[Task brief] Only one span of the listing below is wanted: the lines from the one with "obj.matrix_world = world" through the one with "FLOOR_HEIGHT = low.z", reproduced exactly, both ends kept.

[Source material]
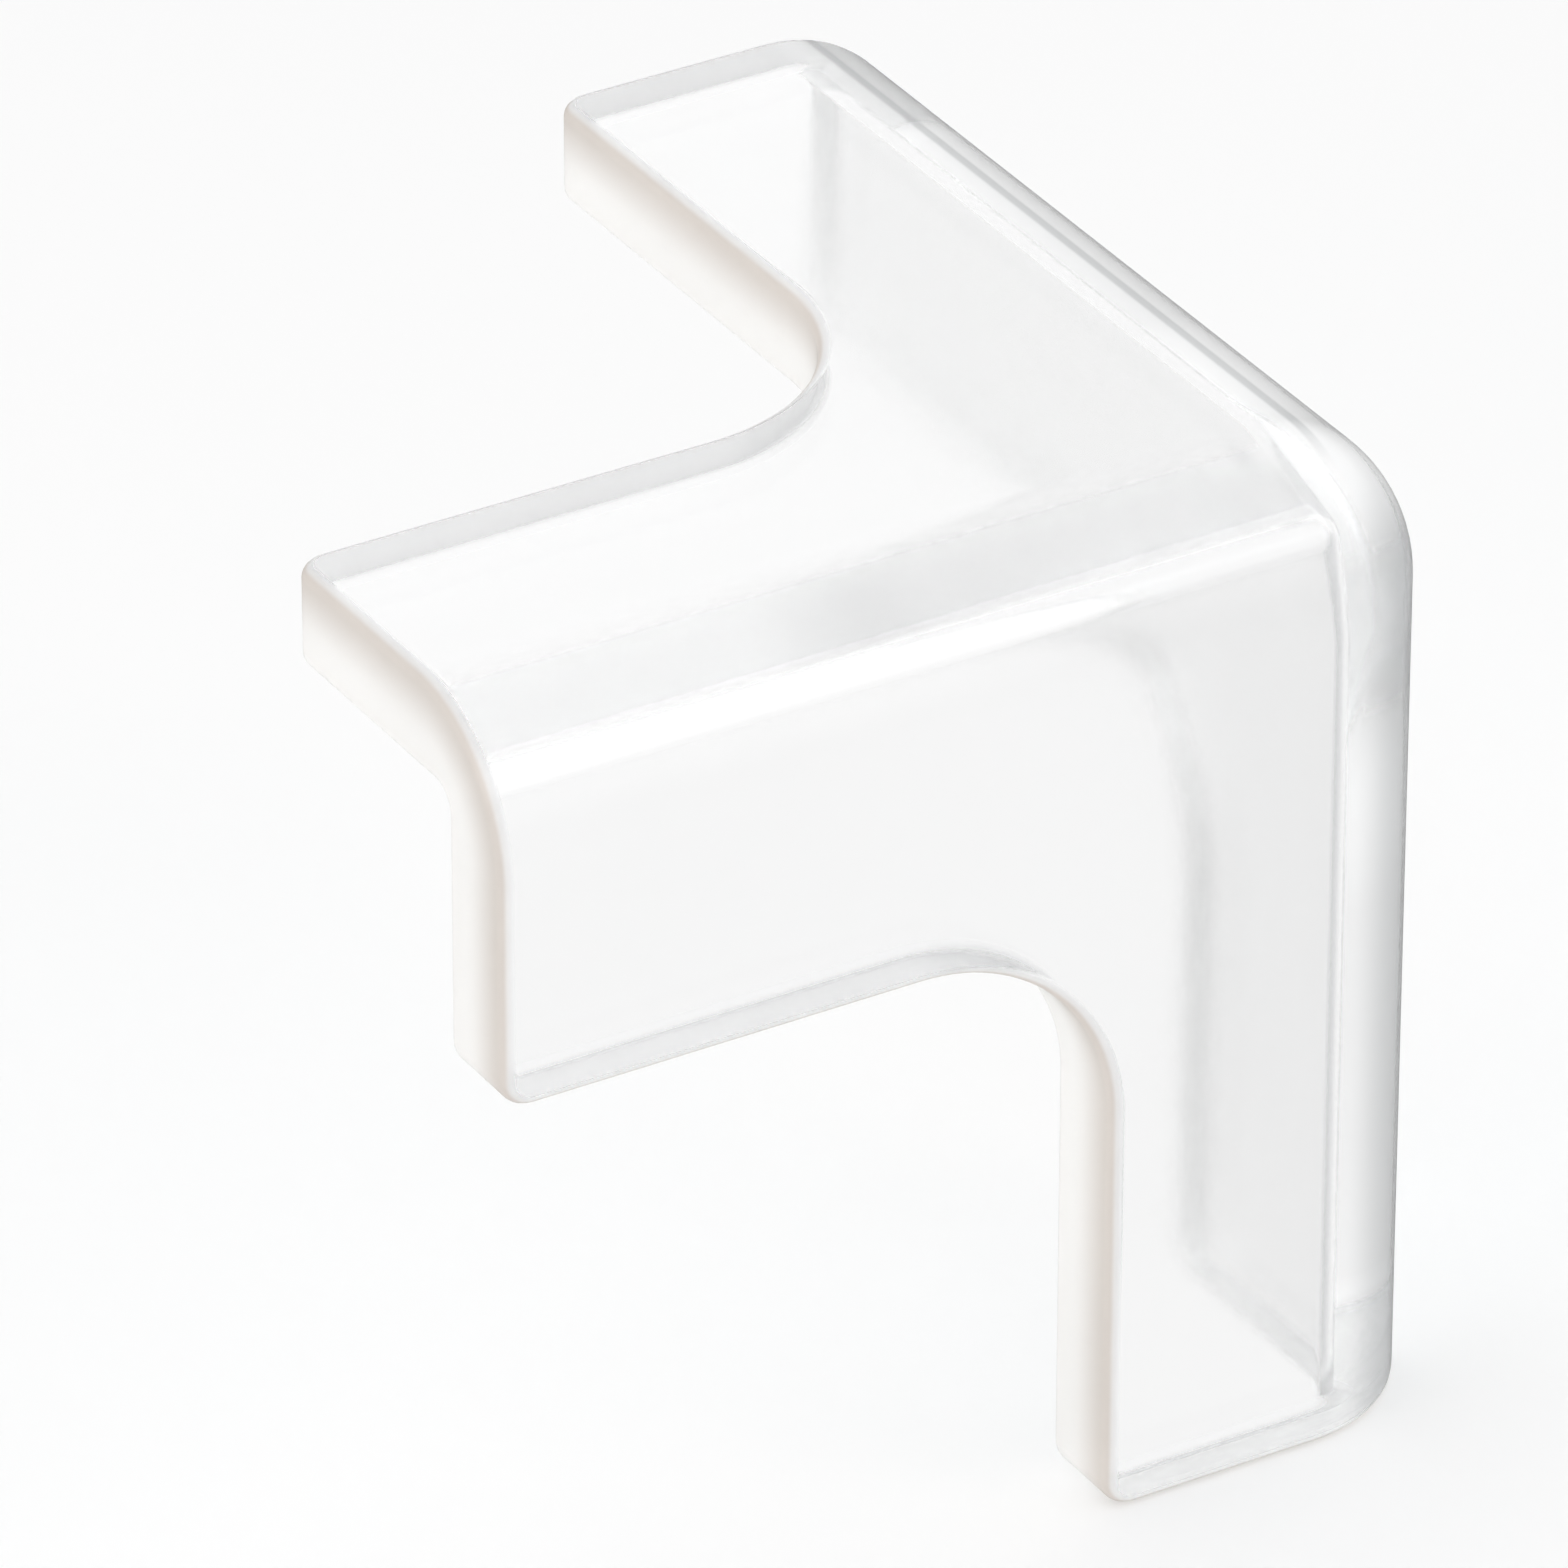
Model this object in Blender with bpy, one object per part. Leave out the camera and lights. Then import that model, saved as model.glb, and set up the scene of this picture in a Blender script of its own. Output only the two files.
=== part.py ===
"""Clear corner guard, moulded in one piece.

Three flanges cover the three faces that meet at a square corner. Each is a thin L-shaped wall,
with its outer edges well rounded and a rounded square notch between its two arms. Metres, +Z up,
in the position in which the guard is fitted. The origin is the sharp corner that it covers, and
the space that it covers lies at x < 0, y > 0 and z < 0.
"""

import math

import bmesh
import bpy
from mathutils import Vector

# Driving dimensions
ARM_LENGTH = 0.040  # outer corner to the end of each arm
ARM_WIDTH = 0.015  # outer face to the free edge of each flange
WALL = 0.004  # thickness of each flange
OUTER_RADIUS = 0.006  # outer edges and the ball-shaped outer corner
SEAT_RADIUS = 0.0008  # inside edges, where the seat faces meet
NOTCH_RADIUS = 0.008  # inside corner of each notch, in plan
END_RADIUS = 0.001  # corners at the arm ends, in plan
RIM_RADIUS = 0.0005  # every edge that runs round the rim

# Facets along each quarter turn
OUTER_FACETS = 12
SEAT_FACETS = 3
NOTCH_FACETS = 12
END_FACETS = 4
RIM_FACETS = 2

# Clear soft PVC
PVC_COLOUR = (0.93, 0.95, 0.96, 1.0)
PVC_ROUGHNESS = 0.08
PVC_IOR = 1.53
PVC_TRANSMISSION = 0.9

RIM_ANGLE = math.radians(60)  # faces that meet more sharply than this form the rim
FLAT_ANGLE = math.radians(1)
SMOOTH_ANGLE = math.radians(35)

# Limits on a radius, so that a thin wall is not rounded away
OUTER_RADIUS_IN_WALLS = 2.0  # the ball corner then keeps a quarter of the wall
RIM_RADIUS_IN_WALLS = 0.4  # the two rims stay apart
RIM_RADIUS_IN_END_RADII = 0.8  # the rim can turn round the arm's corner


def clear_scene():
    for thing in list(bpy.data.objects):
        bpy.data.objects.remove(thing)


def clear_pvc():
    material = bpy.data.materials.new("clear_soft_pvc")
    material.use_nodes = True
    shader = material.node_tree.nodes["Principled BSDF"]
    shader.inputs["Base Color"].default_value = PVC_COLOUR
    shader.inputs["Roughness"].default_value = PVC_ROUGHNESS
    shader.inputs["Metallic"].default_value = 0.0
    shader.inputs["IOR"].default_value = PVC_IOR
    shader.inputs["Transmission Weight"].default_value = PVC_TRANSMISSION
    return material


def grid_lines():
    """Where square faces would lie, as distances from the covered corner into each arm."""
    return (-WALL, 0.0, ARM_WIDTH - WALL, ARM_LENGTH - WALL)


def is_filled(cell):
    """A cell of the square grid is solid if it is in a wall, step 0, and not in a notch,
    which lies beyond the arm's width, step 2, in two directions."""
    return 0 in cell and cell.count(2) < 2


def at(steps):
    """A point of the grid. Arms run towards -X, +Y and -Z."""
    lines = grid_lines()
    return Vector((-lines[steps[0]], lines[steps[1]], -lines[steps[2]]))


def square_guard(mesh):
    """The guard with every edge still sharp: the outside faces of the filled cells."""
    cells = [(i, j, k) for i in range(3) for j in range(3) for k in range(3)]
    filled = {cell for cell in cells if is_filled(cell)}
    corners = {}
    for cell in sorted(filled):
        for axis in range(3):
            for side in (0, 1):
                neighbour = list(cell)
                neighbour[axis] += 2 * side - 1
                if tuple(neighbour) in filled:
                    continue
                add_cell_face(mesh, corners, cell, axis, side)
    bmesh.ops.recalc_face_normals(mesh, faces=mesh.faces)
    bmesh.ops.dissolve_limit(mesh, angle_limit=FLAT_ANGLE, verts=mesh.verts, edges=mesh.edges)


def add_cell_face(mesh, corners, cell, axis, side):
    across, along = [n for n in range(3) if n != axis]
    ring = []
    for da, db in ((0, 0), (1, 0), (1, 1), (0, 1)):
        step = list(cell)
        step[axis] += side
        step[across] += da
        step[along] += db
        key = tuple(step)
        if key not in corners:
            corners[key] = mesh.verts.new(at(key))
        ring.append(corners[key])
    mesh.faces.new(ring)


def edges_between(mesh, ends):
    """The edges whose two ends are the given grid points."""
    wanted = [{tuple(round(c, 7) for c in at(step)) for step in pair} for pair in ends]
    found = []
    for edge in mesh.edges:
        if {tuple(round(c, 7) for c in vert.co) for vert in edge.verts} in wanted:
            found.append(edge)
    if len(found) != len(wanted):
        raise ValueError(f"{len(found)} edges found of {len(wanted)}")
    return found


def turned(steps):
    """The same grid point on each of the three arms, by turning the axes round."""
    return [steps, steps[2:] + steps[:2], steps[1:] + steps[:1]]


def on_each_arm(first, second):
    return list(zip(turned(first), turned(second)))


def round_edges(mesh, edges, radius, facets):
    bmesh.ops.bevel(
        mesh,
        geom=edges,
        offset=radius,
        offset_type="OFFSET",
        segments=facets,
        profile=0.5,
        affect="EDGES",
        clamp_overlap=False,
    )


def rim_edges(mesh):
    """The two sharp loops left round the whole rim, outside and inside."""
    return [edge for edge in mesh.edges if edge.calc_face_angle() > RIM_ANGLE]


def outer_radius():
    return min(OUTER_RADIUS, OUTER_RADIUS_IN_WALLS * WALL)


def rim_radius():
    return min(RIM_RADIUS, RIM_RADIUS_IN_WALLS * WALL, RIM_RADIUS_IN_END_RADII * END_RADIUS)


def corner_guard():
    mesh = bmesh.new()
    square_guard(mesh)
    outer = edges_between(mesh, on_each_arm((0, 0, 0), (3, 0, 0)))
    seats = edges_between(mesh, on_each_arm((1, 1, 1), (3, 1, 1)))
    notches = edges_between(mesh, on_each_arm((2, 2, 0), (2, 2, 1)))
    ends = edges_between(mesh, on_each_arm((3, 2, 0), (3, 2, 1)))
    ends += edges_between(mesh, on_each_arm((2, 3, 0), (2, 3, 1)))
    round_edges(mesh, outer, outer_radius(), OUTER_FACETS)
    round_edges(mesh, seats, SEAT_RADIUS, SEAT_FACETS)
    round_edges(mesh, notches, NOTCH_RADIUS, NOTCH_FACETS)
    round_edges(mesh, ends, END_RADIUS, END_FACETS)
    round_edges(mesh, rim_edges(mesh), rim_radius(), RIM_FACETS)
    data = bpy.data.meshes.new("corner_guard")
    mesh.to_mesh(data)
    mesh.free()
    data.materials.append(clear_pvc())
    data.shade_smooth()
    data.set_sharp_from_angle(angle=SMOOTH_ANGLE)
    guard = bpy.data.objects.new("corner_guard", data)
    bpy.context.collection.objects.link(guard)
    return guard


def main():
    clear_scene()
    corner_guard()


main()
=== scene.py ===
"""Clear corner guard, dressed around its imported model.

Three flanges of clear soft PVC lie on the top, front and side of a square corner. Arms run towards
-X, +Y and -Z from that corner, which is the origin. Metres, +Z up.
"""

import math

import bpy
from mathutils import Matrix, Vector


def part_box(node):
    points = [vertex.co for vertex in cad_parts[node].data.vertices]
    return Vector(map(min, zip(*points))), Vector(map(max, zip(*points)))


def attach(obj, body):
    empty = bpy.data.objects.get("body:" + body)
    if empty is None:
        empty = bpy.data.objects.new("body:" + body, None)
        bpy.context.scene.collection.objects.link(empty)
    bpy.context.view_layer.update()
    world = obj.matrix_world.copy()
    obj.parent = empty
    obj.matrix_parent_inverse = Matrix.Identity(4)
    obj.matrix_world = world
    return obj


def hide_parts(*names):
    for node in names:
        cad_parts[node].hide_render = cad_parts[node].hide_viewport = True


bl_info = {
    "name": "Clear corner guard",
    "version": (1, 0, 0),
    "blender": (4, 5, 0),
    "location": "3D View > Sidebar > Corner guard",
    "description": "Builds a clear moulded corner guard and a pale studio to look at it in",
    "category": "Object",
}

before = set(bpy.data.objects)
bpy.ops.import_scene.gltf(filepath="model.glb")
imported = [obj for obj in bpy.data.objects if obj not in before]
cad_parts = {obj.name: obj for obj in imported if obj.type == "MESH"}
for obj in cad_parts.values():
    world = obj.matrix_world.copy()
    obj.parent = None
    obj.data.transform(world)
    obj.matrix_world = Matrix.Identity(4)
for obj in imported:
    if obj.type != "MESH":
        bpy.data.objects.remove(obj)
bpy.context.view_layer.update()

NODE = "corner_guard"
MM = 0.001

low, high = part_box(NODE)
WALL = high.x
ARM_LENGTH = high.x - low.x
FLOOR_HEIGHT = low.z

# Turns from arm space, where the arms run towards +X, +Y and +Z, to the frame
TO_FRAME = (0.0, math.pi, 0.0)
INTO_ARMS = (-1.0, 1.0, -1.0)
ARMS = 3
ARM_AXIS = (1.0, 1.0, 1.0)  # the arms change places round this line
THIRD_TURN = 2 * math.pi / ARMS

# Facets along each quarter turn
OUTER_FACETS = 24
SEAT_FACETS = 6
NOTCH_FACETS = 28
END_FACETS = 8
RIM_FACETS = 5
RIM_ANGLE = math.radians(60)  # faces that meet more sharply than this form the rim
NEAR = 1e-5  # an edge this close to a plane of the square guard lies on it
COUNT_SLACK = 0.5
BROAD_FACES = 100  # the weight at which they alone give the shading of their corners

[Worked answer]
    obj.matrix_world = world
    return obj


def hide_parts(*names):
    for node in names:
        cad_parts[node].hide_render = cad_parts[node].hide_viewport = True


bl_info = {
    "name": "Clear corner guard",
    "version": (1, 0, 0),
    "blender": (4, 5, 0),
    "location": "3D View > Sidebar > Corner guard",
    "description": "Builds a clear moulded corner guard and a pale studio to look at it in",
    "category": "Object",
}

before = set(bpy.data.objects)
bpy.ops.import_scene.gltf(filepath="model.glb")
imported = [obj for obj in bpy.data.objects if obj not in before]
cad_parts = {obj.name: obj for obj in imported if obj.type == "MESH"}
for obj in cad_parts.values():
    world = obj.matrix_world.copy()
    obj.parent = None
    obj.data.transform(world)
    obj.matrix_world = Matrix.Identity(4)
for obj in imported:
    if obj.type != "MESH":
        bpy.data.objects.remove(obj)
bpy.context.view_layer.update()

NODE = "corner_guard"
MM = 0.001

low, high = part_box(NODE)
WALL = high.x
ARM_LENGTH = high.x - low.x
FLOOR_HEIGHT = low.z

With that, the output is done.